:: YOUR OBJECTIVE ::
Restate the records in their entirety, word for word.

(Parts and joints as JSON)
····················
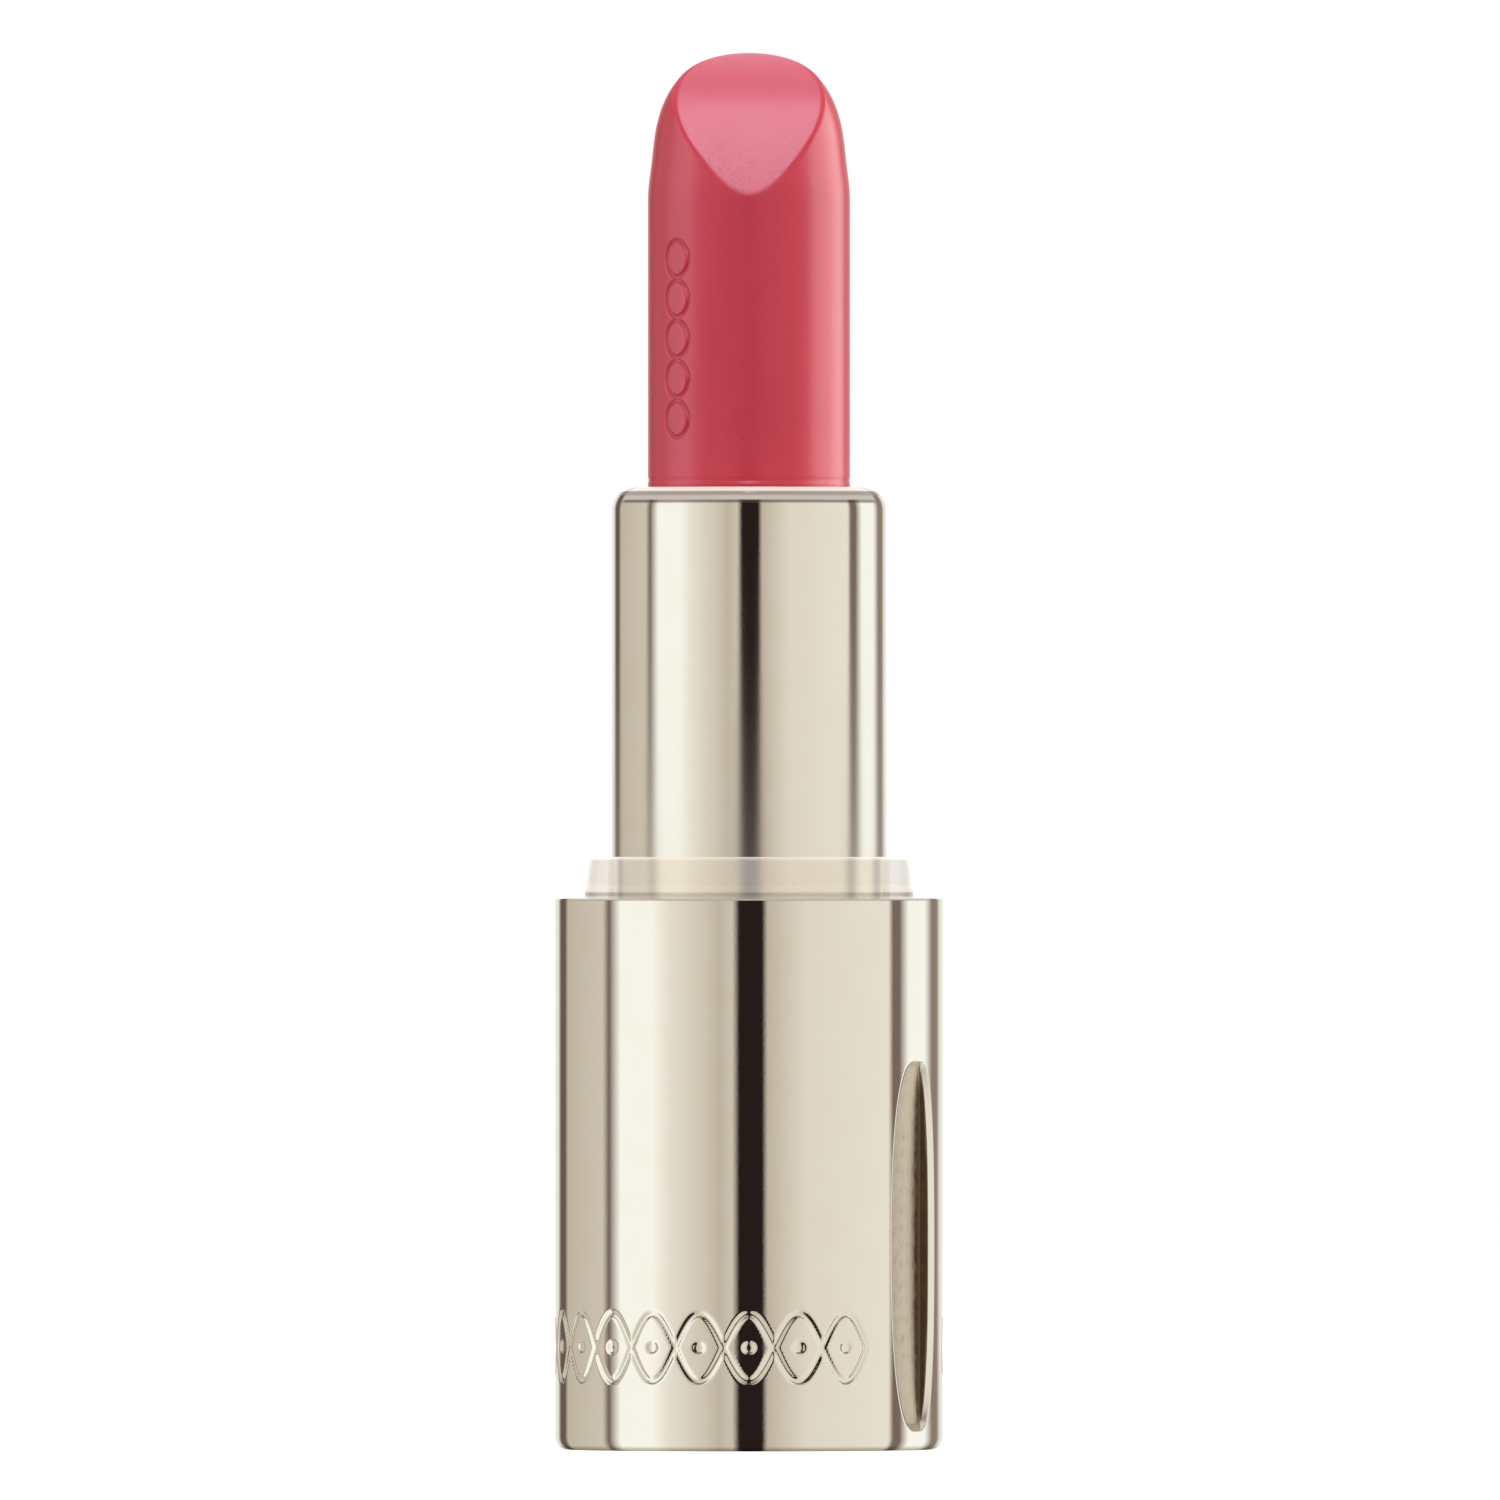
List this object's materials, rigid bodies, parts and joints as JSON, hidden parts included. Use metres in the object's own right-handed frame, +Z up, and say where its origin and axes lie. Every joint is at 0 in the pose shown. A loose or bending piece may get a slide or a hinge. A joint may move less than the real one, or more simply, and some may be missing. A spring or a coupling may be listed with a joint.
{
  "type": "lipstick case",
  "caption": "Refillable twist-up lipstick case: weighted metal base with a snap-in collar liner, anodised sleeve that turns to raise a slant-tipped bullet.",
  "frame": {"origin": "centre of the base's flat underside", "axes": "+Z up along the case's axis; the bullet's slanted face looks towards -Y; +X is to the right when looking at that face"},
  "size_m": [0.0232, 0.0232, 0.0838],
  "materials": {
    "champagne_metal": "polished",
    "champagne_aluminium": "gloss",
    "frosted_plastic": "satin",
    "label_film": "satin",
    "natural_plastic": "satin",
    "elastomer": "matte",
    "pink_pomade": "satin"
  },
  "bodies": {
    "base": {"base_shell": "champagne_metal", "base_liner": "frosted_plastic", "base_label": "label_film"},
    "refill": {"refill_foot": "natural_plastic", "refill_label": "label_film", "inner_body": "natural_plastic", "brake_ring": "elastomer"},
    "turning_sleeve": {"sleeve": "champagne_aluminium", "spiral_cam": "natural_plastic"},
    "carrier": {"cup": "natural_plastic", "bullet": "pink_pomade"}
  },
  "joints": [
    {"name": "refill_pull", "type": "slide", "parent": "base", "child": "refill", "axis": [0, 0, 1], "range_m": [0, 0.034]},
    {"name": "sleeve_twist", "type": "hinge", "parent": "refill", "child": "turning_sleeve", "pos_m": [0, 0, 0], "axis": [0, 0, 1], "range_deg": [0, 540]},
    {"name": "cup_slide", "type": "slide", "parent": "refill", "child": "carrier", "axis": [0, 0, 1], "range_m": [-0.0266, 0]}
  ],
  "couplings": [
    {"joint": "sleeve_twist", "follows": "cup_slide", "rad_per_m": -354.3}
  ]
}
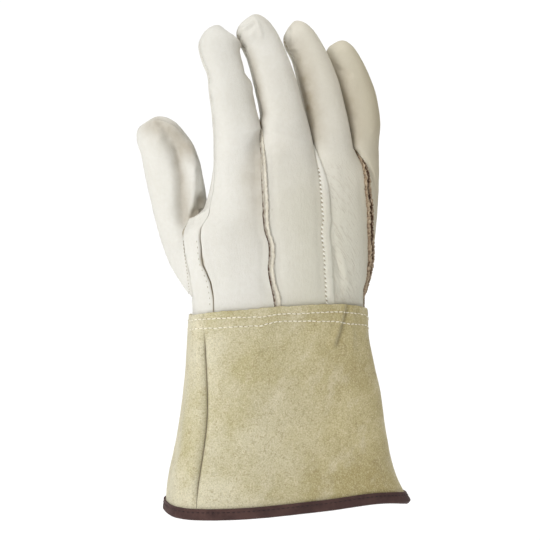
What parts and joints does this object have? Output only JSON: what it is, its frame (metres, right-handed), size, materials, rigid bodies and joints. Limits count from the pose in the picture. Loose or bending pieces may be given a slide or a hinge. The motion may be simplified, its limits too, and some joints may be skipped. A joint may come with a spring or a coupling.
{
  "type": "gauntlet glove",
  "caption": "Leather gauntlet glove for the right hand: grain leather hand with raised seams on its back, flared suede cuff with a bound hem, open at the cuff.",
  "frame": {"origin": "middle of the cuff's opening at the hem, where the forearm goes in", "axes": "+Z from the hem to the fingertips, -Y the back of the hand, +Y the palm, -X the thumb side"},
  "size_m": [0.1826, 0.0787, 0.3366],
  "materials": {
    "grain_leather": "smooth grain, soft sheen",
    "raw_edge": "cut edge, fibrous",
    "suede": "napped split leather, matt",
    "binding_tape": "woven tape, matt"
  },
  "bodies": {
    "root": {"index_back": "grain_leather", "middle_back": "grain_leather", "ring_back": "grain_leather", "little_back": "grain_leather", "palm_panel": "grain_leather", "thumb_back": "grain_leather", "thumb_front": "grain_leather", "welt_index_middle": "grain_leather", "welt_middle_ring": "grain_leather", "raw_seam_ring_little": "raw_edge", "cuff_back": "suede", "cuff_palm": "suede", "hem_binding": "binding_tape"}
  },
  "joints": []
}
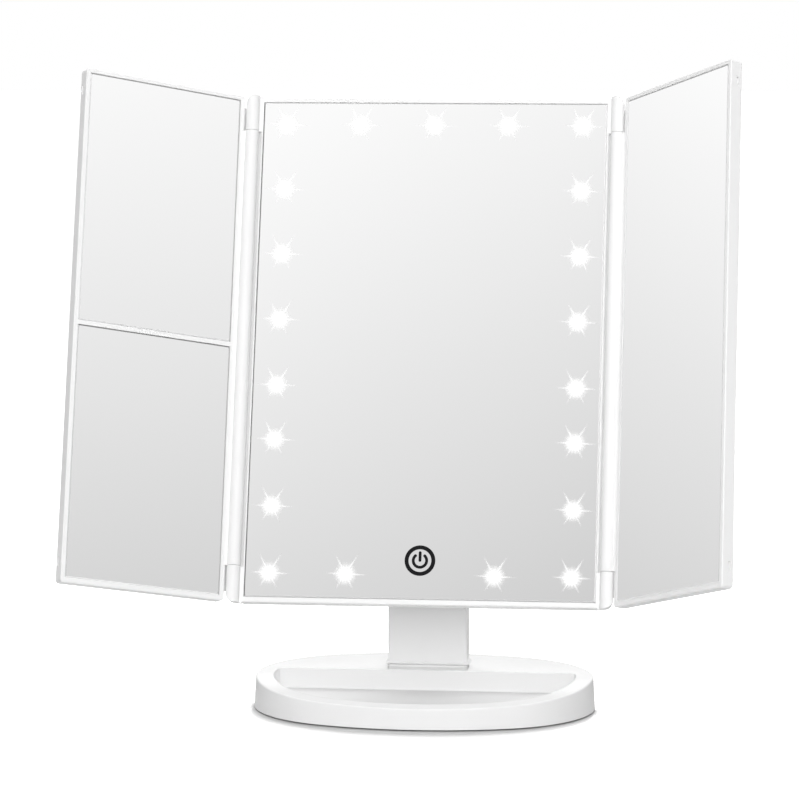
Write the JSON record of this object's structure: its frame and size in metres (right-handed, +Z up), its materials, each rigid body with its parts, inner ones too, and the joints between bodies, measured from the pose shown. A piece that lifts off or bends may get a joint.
····················
:: SOLUTION TO THIS PROBLEM ::
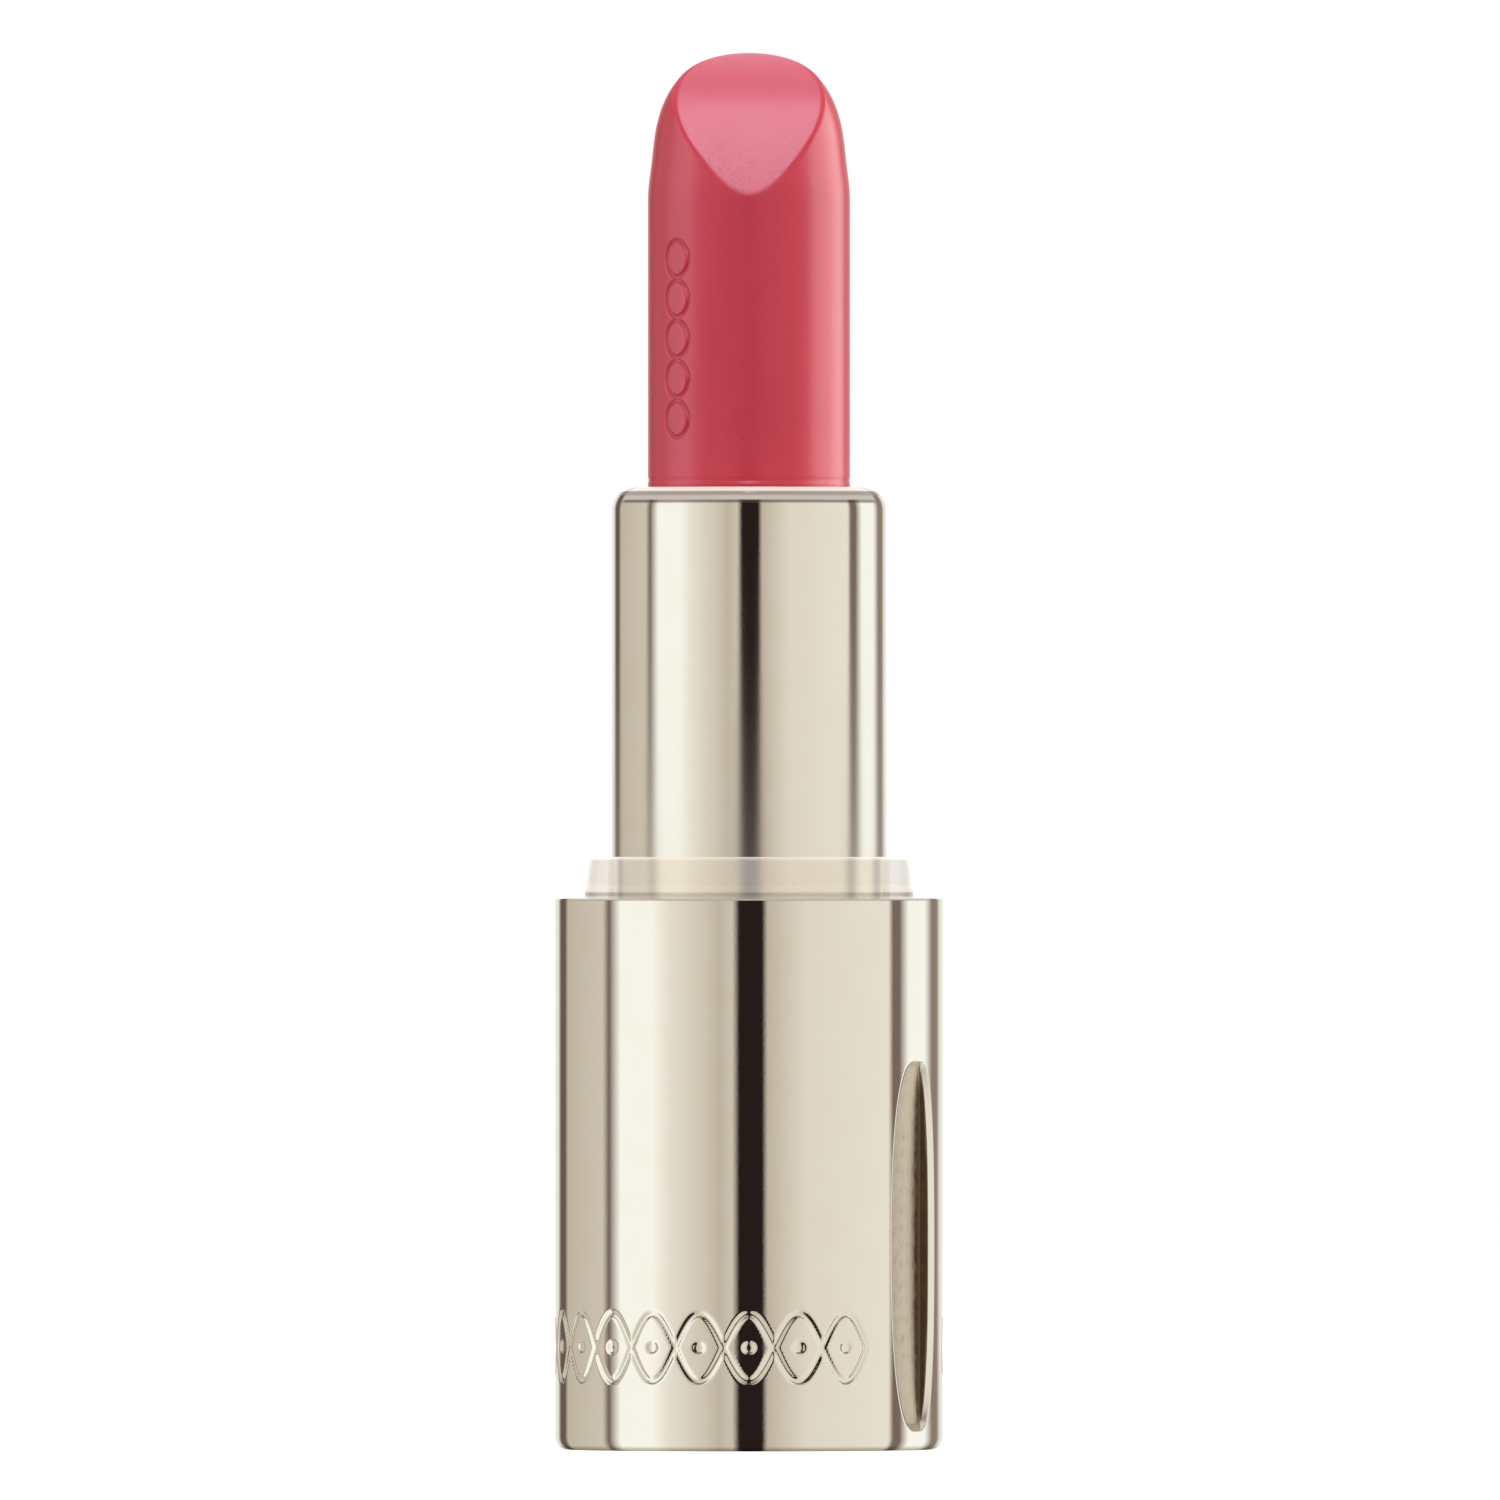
List this object's materials, rigid bodies, parts and joints as JSON, hidden parts included. Use metres in the object's own right-handed frame, +Z up, and say where its origin and axes lie. Every joint is at 0 in the pose shown. A loose or bending piece may get a slide or a hinge. A joint may move less than the real one, or more simply, and some may be missing. A spring or a coupling may be listed with a joint.
{
  "type": "lipstick case",
  "caption": "Refillable twist-up lipstick case: weighted metal base with a snap-in collar liner, anodised sleeve that turns to raise a slant-tipped bullet.",
  "frame": {"origin": "centre of the base's flat underside", "axes": "+Z up along the case's axis; the bullet's slanted face looks towards -Y; +X is to the right when looking at that face"},
  "size_m": [0.0232, 0.0232, 0.0838],
  "materials": {
    "champagne_metal": "polished",
    "champagne_aluminium": "gloss",
    "frosted_plastic": "satin",
    "label_film": "satin",
    "natural_plastic": "satin",
    "elastomer": "matte",
    "pink_pomade": "satin"
  },
  "bodies": {
    "base": {"base_shell": "champagne_metal", "base_liner": "frosted_plastic", "base_label": "label_film"},
    "refill": {"refill_foot": "natural_plastic", "refill_label": "label_film", "inner_body": "natural_plastic", "brake_ring": "elastomer"},
    "turning_sleeve": {"sleeve": "champagne_aluminium", "spiral_cam": "natural_plastic"},
    "carrier": {"cup": "natural_plastic", "bullet": "pink_pomade"}
  },
  "joints": [
    {"name": "refill_pull", "type": "slide", "parent": "base", "child": "refill", "axis": [0, 0, 1], "range_m": [0, 0.034]},
    {"name": "sleeve_twist", "type": "hinge", "parent": "refill", "child": "turning_sleeve", "pos_m": [0, 0, 0], "axis": [0, 0, 1], "range_deg": [0, 540]},
    {"name": "cup_slide", "type": "slide", "parent": "refill", "child": "carrier", "axis": [0, 0, 1], "range_m": [-0.0266, 0]}
  ],
  "couplings": [
    {"joint": "sleeve_twist", "follows": "cup_slide", "rad_per_m": -354.3}
  ]
}
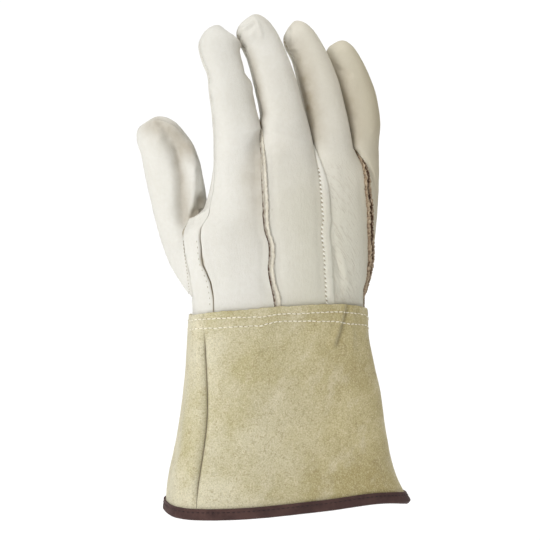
What parts and joints does this object have? Output only JSON: what it is, its frame (metres, right-handed), size, materials, rigid bodies and joints. Limits count from the pose in the picture. Loose or bending pieces may be given a slide or a hinge. The motion may be simplified, its limits too, and some joints may be skipped. A joint may come with a spring or a coupling.
{
  "type": "gauntlet glove",
  "caption": "Leather gauntlet glove for the right hand: grain leather hand with raised seams on its back, flared suede cuff with a bound hem, open at the cuff.",
  "frame": {"origin": "middle of the cuff's opening at the hem, where the forearm goes in", "axes": "+Z from the hem to the fingertips, -Y the back of the hand, +Y the palm, -X the thumb side"},
  "size_m": [0.1826, 0.0787, 0.3366],
  "materials": {
    "grain_leather": "smooth grain, soft sheen",
    "raw_edge": "cut edge, fibrous",
    "suede": "napped split leather, matt",
    "binding_tape": "woven tape, matt"
  },
  "bodies": {
    "root": {"index_back": "grain_leather", "middle_back": "grain_leather", "ring_back": "grain_leather", "little_back": "grain_leather", "palm_panel": "grain_leather", "thumb_back": "grain_leather", "thumb_front": "grain_leather", "welt_index_middle": "grain_leather", "welt_middle_ring": "grain_leather", "raw_seam_ring_little": "raw_edge", "cuff_back": "suede", "cuff_palm": "suede", "hem_binding": "binding_tape"}
  },
  "joints": []
}
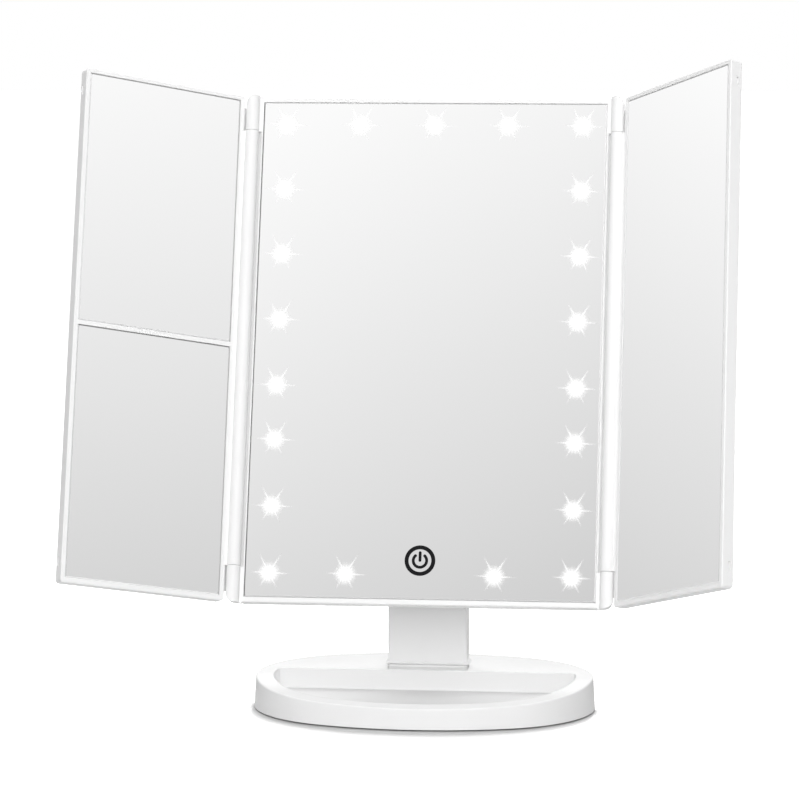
Write the JSON record of this object's structure: its frame and size in metres (right-handed, +Z up), its materials, each rigid body with its parts, inner ones too, and the joints between bodies, measured from the pose shown. A piece that lifts off or bends may get a joint.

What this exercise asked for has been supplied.